I completely agree. But I'm not suggesting any willy-nilly changes. What I was trying to demonstrate with the example is that you really have exactly no idea what the chances are. And even just using the spells and monsters that you know about you still don't know what the turn DC is. At best you can maybe hazard a rough guess as to what the likely values are. And as far as I know an 8 HD wight can have 8 hitpoints (or 1 hitpoint for that matter since how do you know that it wasn't wounded prior to the encounter? Don't undead always look wounded anyway?) so I don't quite get the "there's gonna be trouble if a wizard takes it down with a magic missle" thing.

Now my point is NOT that this is a license for the DM to start some wholesale cheating thing where he just starts making up outcomes to suit his purpose. My point is the players really don't know hardly anything about how much danger they'e in until the DM tells them stuff that they shouldn't know or the battle's over.

takasi said:
For example, you should be able to detect magic to see the desecrated area. Also, if the creature has turn resistance there should be a reason for that as well, not just arbitrary to make it more "exciting".

Of course there should be a reason why an undead would have turn resistance. But for purposes of the short-run, you're not in a position as a player to be demanding answers from the DM about why things are designed the way they are. The wight in encounter area 2 might have turn resistance, but I don't need to justify the hows and whys of that to players. Do I need to submit by module design to them ahead of time for them to sign off on it? No. Do I need to show them the notes after the fact? No.
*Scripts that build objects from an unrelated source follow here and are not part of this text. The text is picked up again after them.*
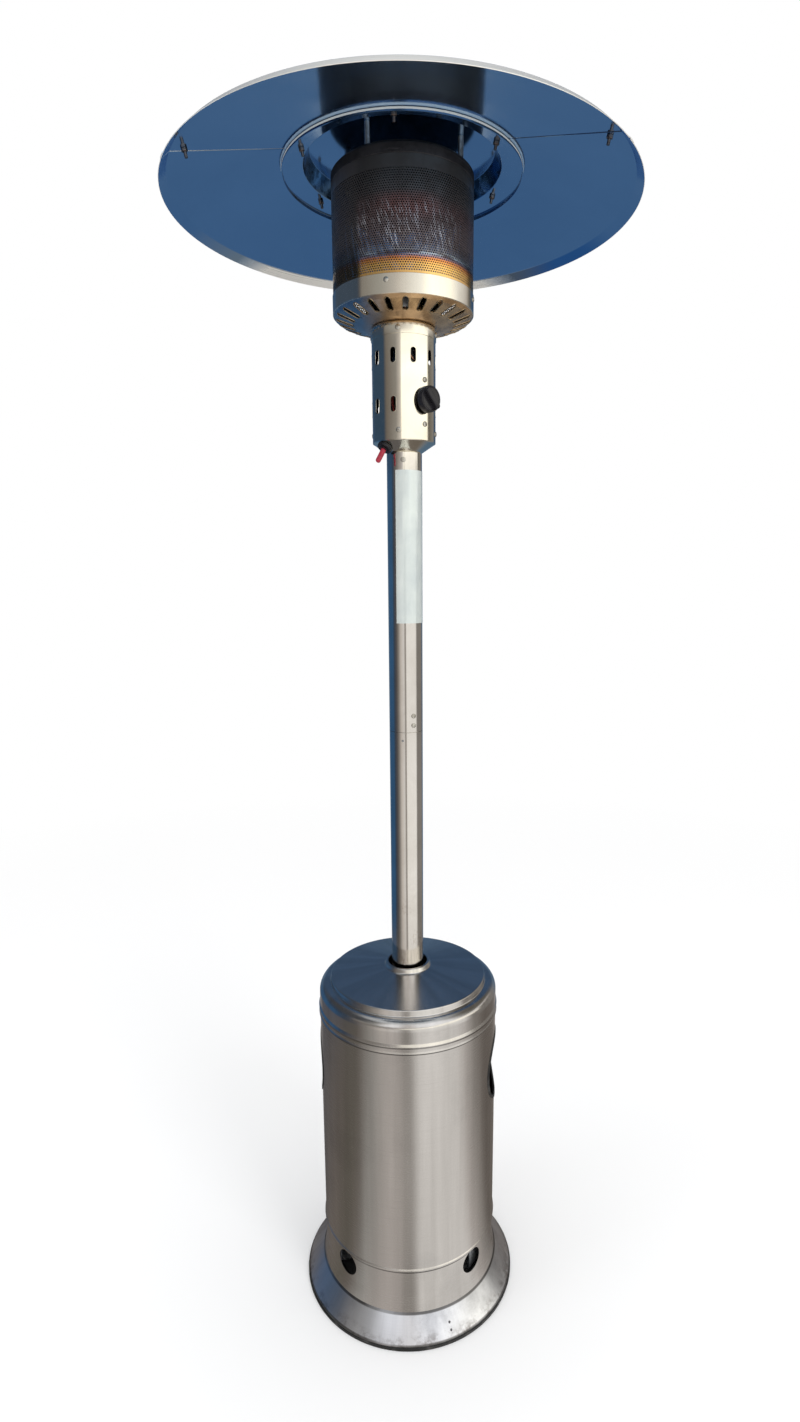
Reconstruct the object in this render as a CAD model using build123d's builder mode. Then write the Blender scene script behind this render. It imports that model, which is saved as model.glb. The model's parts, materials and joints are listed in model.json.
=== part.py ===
from build123d import *
import os
from math import atan, cos, degrees, radians, sin, sqrt, tan

os.makedirs("parts", exist_ok=True)

# A free-standing gas patio heater. Millimetres, +Z up, the axis of the pole on Z, the floor at z = 0.
# The front of the heater faces -Y. Azimuths are in degrees, counter-clockwise from +X.

# Clearances
slip = 0.1                       # between one sheet sleeve and the next
seat = 0.3                       # between a piece and what carries it, where they can move apart
running = 0.08                   # radial, shaft in bore
bolt_play = 0.4                  # radial, bolt in its hole

# Base
base_radius = 225.0              # outside of the rubber edging
edging_height = 7.0
edging_wall = 1.6
edging_floor = 1.5
base_sheet = 1.2
skirt_rim_height = 9.0
skirt_bend = 3.0
deck_radius = 174.0
deck_height = 66.0
deck_hole_radius = 128.0
bracket_hole_radius = 2.5
bracket_hole_azimuth = 292.7
bracket_hole_radii = (205.2, 213.8)
plate_thickness = 5.0
plate_margin = 6.0               # from the edge of the deck to the edge of the plate

# Legs between the base and the pole
leg_width = 38.0
leg_thickness = 4.0
leg_bend = 12.0
leg_radius = 167.0               # centre of the upright strip, outside the gas cylinder
leg_height = 606.0               # centre of the top arm, above the floor
leg_foot_radius = 130.0
leg_arm_radius = 44.0
leg_azimuths = (84.0, 204.0, 324.0)
foot_bolt_radius = 143.0
flange_bolt_radius = 60.0
bolt_radius = 4.0
bolt_head_radius = 7.5
bolt_head_height = 5.3
nut_height = 6.5
bolt_tail = 3.0                  # how far a bolt stands out of its nut

# Pole
pole_radius = 32.5
pole_wall = 1.2
lower_pole_length = 594.7
upper_pole_length = 515.7
flange_radius = 78.0
flange_thickness = 6.0
duct_radius = 22.0               # the way for the gas hose through the flange
spigot_wall = 3.0
spigot_height = 46.0
spigot_screw_rise = 27.6
coupling_wall = 1.5
coupling_length = 180.0
coupling_screw_azimuths = (296.5, 116.5)
coupling_screw_rises = (13.7, 32.2)
gauge_hole_drop = 15.8
gauge_hole_azimuth = 257.8
film_thickness = 0.4
film_length = 276.0
film_drop = 31.0                 # from the top of the pole to the top of the film
film_azimuth = 240.0
film_sweep = 150.0

# Sheet-metal screws of the pole and the head
screw_radius = 2.4
screw_head_radius = 4.6
screw_head_height = 2.2
screw_reach = 6.0
screw_head_taper = 18.0          # degrees

# Control housing at the top of the pole
head_sheet = 1.0
control_radius = 57.4
control_height = 194.0
cup_gap = 0.9                    # from the top of the pole to the middle of the cup's bend
cup_rise = 16.8                  # height of the cup's cone
cup_wall_height = 20.0
cup_screw_rise = 15.5
cup_sleeve_length = 34.0
cup_bend = 2.5
neck_screw_drop = 13.6           # from the top of the pole to the neck's screws
neck_screw_azimuths = (266.0, 26.0, 146.0)
collar_height = 20.0
collar_bend = 4.5
collar_screw_drop = 11.0
head_screw_azimuth = 260.0
vent_slot_width = 9.5
vent_slot_count = 10
vent_slot_azimuth = 215.0
upper_slot_rise = 139.5
upper_slot_length = 25.0
lower_slot_rise = 59.0
lower_slot_length = 26.0
head_hole_radius = 30.0          # the way for the burner tube
lead_hole_radius = 46.0
lead_hole_length = 20.0
lead_hole_width = 8.5
lead_azimuth = 272.0

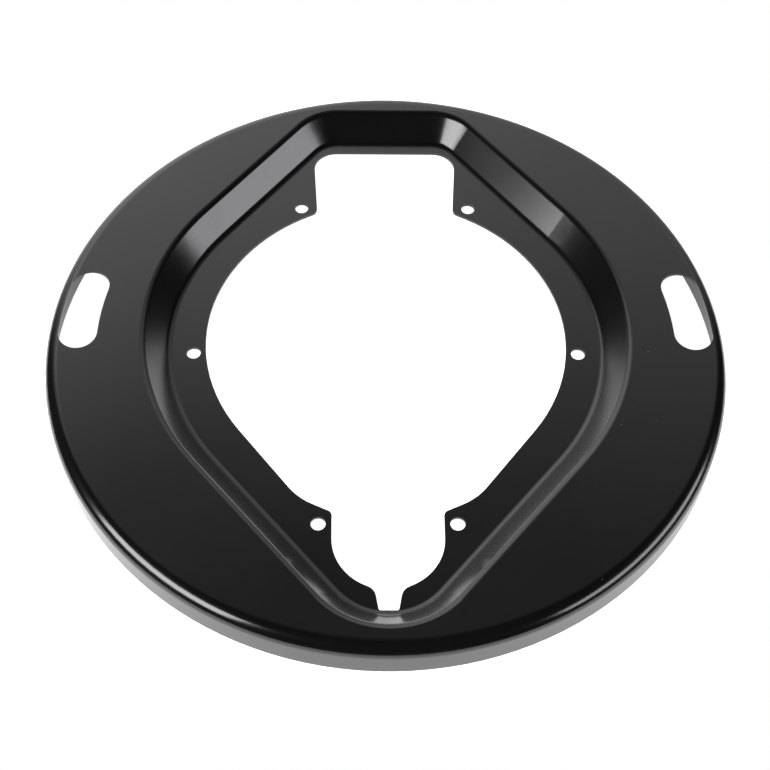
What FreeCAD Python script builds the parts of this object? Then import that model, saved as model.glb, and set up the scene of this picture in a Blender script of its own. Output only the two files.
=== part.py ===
"""Round pressed cover plate with a sunken mounting flange. Millimetres, +Z up.

Origin: centre of the circle that the rim's bottom edge stands on.
The narrow end of the recess points to -Y and its wide end to +Y.
The plate is the same on both sides of the YZ plane.
"""
import FreeCAD, Part
import math
import os

V = FreeCAD.Vector

# Plate and rim
RIM_RADIUS = 215.0          # outside of the skirt
PLATE_HEIGHT = 25.0         # bottom edge of the skirt to the top face
SHEET = 2.0                 # wall thickness everywhere
RIM_BEND = 9.0              # outside bend from the top face to the skirt

# Recess
RECESS_DEPTH = 17.5         # top face down to the flange's top face
WALL_RUN = 14.5             # how far the sloped wall leans outward
RECESS_BEND = 5.0           # bend on the visible side, at the top and the foot of the wall
RECESS_CENTRE_Y = 10.0      # centre of the recess's round middle
SIDE_LAND = 28.7            # recess's mouth to a hand slot
REAR_LAND = 17.5            # recess's mouth to the rim's outside, wide end
REAR_TAPER_DEG = 38.0       # normal of the straight side towards the wide end
FRONT_TAPER_DEG = 40.5      # normal of the straight side towards the narrow end
REAR_CORNER = 20.0          # corner radius at flange level, wide end
NOSE_RADIUS = 40.0          # radius at flange level, narrow end

# Opening in the flange
OPENING_CENTRE_Y = 12.5     # centre of its round middle
FLANGE_WIDTH = 23.6         # how much smaller its round middle is than the recess's, in radius
REAR_FLANGE = 8.0           # recess wall to the opening at the wide end
NOTCH_WIDTH = 100.0         # rear notch, across at its rear edge
NOTCH_TAPER = 3.5           # how much nearer each side comes to the middle at the mouth
NOTCH_CORNER = 15.0         # its rear corners
NOTCH_MOUTH = 5.0           # where its sides meet the round opening
OPENING_TAPER_DEG = 38.0    # normal of the opening's straight side towards the narrow end
BAY_WIDTH = 67.0            # round-ended bay at the narrow end
BAY_FLANGE = 15.7           # recess wall to the end of the bay
TAB_EDGE = 22.5             # length of the tab's edge beside the bay, before its ends are rounded
TAB_SLOPE_DEG = 25.0        # slope of the tab's edge
TAB_BLEND = 40.0            # radius from the tapered side into the tab's edge
TAB_CORNER = 4.0            # radius of the tab's corner
SLIT_WIDTH = 16.4           # slit from the end of the bay towards the recess wall, at its mouth
SLIT_TAPER = 2.4            # how much nearer each side comes to the middle at its closed end
SLIT_FLANGE = 2.7           # recess wall to the closed end
SLIT_MOUTH = 8.0            # radius where its sides meet the bay
SLIT_CORNER = 1.5           # corners of the closed end

# Hand slots
HAND_SLOT_WIDTH = 24.5
HAND_SLOT_LENGTH = 62.0     # end to end, along the slot's middle
HAND_SLOT_EDGE = 7.5        # rim's outside to the slot
HAND_SLOT_OFFSET = 21.5     # middle of the slot from the X axis, towards +Y

# Bolt holes
HOLE_RADIUS = 4.5           # M8 clearance
HOLE_EDGE = 7.8             # hole's centre to the edge of the round opening
REAR_HOLE_INSET = 10.8      # rear pair, from the narrowest part of the notch
SIDE_HOLE_DEG = -6.0        # middle pair, seen from the opening's centre
TAB_HOLE_INSET = 8.0        # front pair, from the bay's side and from the tab's corner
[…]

I think you're objecting mainly to something that I'm not saying. The DM does not have to change things arbitarily to make them more exciting. Things are going to be exciting by virtue of the fact that the players have no idea what's going on, and given the zillions of possible spells, creatures, and stuff in a fantasy world, they really have almost no chance of predicting anything, or not being worried, as long as you:

1. don't give them information that their character's wouldn't have
2. once in a while mix it up! If your players have really fought 500 Kytons in the campaign and each one was exactly the same to the point that they're certain that the 501st Kyton doesn't have +2 chains - then their certainty is a very solvable problem, and messing around with the rules is unecessary.